» Stated problem
Restate each of the lines given below, word for word.
* START *
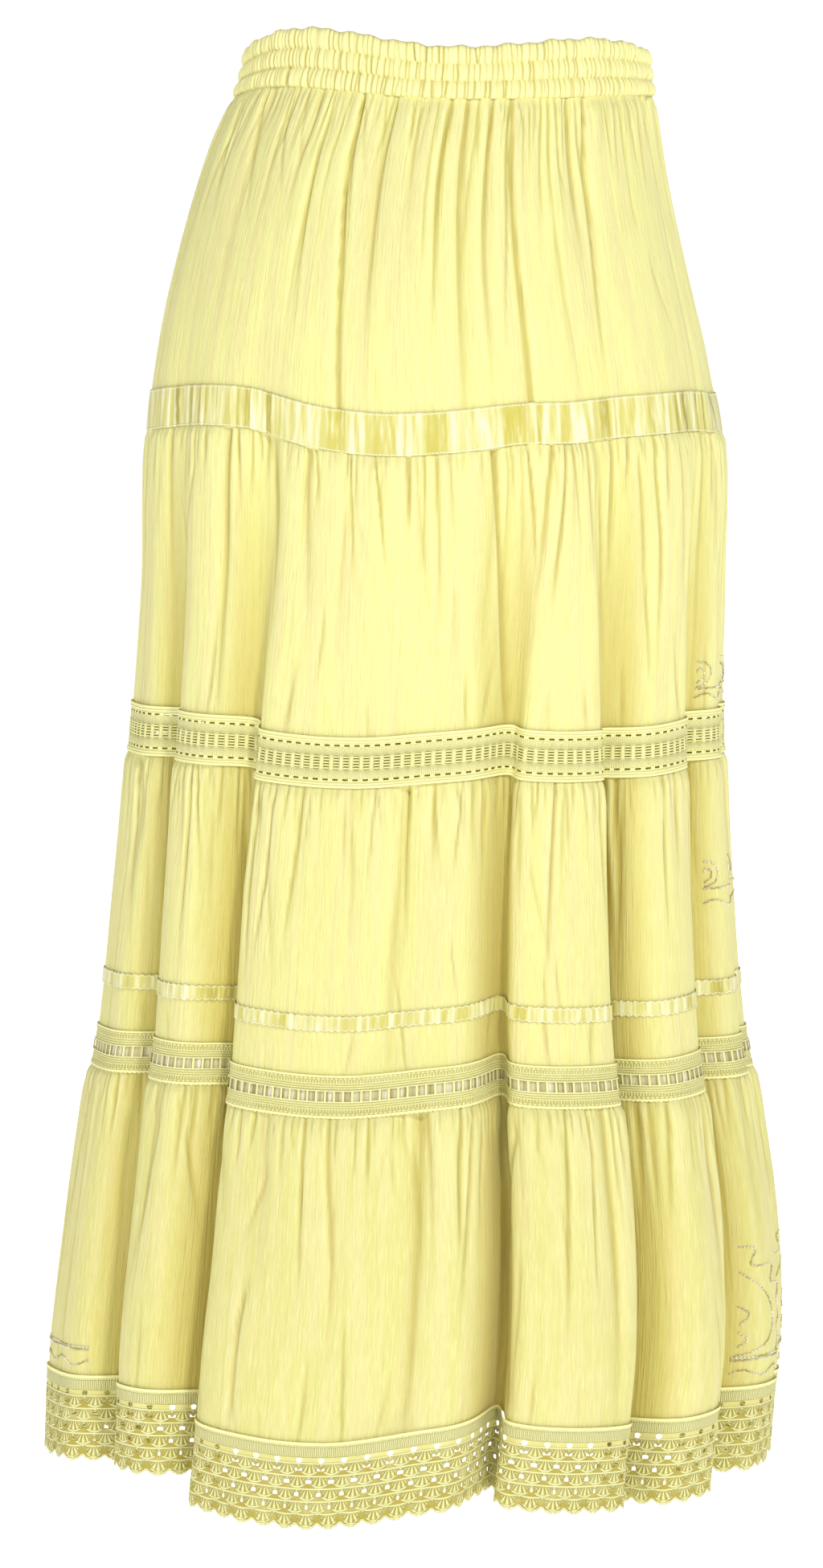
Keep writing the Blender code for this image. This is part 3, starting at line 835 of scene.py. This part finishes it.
CREASES_2 = (
    (-67, -276, -75, -376, 16, 30, 5), (-7, -242, -5, -392, 18, 20, 0), (1, -237, 4, -308, 14, 14, 3),
    (39, -241, 36, -392, 20, 26, 6), (48, -240, 46, -361, 12, 14, -3), (69, -237, 72, -276, 12, 12, 3),
    (82, -240, 88, -319, 16, 16, 5), (101, -276, 103, -403, 18, 16, 6), (111, -234, 114, -276, 14, 12, 2),
    (125, -250, 133, -403, 22, 22, 6), (-115, -242, -119, -392, 20, 26, 6),
    (-166, -253, -174, -329, 16, 18, 4), (-85, -255, -90, -287, 10, 12, 2),
    (-82, -350, -88, -398, 14, 14, 4), (153, -255, 157, -387, 12, 18, 3),
)
CREASES_3 = (
    (-68, -472, -69, -519, 14, 12, 3), (-42, -472, -41, -490, 10, 11, 2), (-8, -469, -5, -519, 22, 14, 5),
    (11, -466, 11, -498, 14, 11, 2), (24, -466, 24, -490, 14, 11, 2), (47, -466, 46, -551, 20, 18, 5),
    (57, -466, 58, -485, 12, 10, 0), (78, -464, 80, -509, 16, 13, 4), (99, -464, 98, -498, 14, 12, 3),
    (115, -458, 111, -573, 22, 26, 6), (-118, -514, -114, -599, 14, 22, 3), (3, -565, 7, -599, 9, 11, 2),
    (63, -583, 67, -621, 10, 11, 3), (71, -578, 75, -615, 10, 11, 3),
)
CREASES_4 = (
    (-108, -677, -111, -722, 22, 16, 6), (-102, -678, -101, -701, 14, 11, 2),
    (-54, -693, -53, -711, 12, 10, 2), (-38, -693, -37, -722, 14, 12, 3),
    (-23, -693, -14, -808, 16, 22, 5), (6, -690, 10, -797, 24, 26, 7), (44, -687, 33, -765, 26, 20, 6),
    (58, -686, 60, -701, 12, 10, 2), (74, -684, 75, -701, 12, 10, 2), (124, -679, 131, -765, 26, 22, 7),
    (159, -682, 163, -733, 16, 16, 4), (-172, -695, -163, -765, 26, 22, 6),
    (-120, -714, -146, -765, 16, 18, 4), (-132, -787, -151, -840, 14, 18, 3),
    (-75, -733, -84, -787, 10, 15, 2), (75, -733, 84, -808, 10, 18, 3),
)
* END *
» Completed exercise
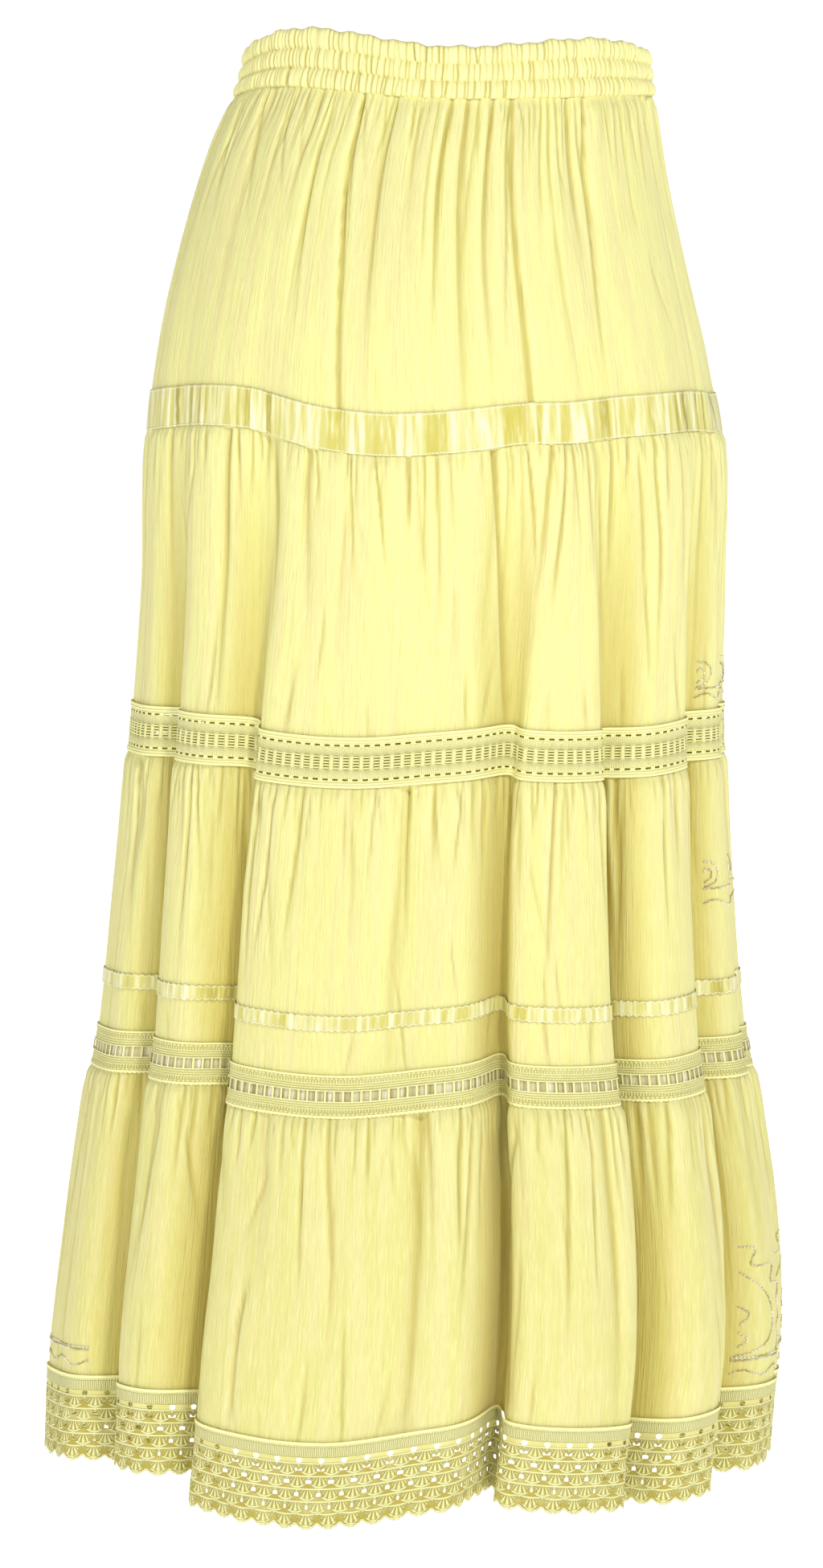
Keep writing the Blender code for this image. This is part 3, starting at line 835 of scene.py. This part finishes it.
CREASES_2 = (
    (-67, -276, -75, -376, 16, 30, 5), (-7, -242, -5, -392, 18, 20, 0), (1, -237, 4, -308, 14, 14, 3),
    (39, -241, 36, -392, 20, 26, 6), (48, -240, 46, -361, 12, 14, -3), (69, -237, 72, -276, 12, 12, 3),
    (82, -240, 88, -319, 16, 16, 5), (101, -276, 103, -403, 18, 16, 6), (111, -234, 114, -276, 14, 12, 2),
    (125, -250, 133, -403, 22, 22, 6), (-115, -242, -119, -392, 20, 26, 6),
    (-166, -253, -174, -329, 16, 18, 4), (-85, -255, -90, -287, 10, 12, 2),
    (-82, -350, -88, -398, 14, 14, 4), (153, -255, 157, -387, 12, 18, 3),
)
CREASES_3 = (
    (-68, -472, -69, -519, 14, 12, 3), (-42, -472, -41, -490, 10, 11, 2), (-8, -469, -5, -519, 22, 14, 5),
    (11, -466, 11, -498, 14, 11, 2), (24, -466, 24, -490, 14, 11, 2), (47, -466, 46, -551, 20, 18, 5),
    (57, -466, 58, -485, 12, 10, 0), (78, -464, 80, -509, 16, 13, 4), (99, -464, 98, -498, 14, 12, 3),
    (115, -458, 111, -573, 22, 26, 6), (-118, -514, -114, -599, 14, 22, 3), (3, -565, 7, -599, 9, 11, 2),
    (63, -583, 67, -621, 10, 11, 3), (71, -578, 75, -615, 10, 11, 3),
)
CREASES_4 = (
    (-108, -677, -111, -722, 22, 16, 6), (-102, -678, -101, -701, 14, 11, 2),
    (-54, -693, -53, -711, 12, 10, 2), (-38, -693, -37, -722, 14, 12, 3),
    (-23, -693, -14, -808, 16, 22, 5), (6, -690, 10, -797, 24, 26, 7), (44, -687, 33, -765, 26, 20, 6),
    (58, -686, 60, -701, 12, 10, 2), (74, -684, 75, -701, 12, 10, 2), (124, -679, 131, -765, 26, 22, 7),
    (159, -682, 163, -733, 16, 16, 4), (-172, -695, -163, -765, 26, 22, 6),
    (-120, -714, -146, -765, 16, 18, 4), (-132, -787, -151, -840, 14, 18, 3),
    (-75, -733, -84, -787, 10, 15, 2), (75, -733, 84, -808, 10, 18, 3),
)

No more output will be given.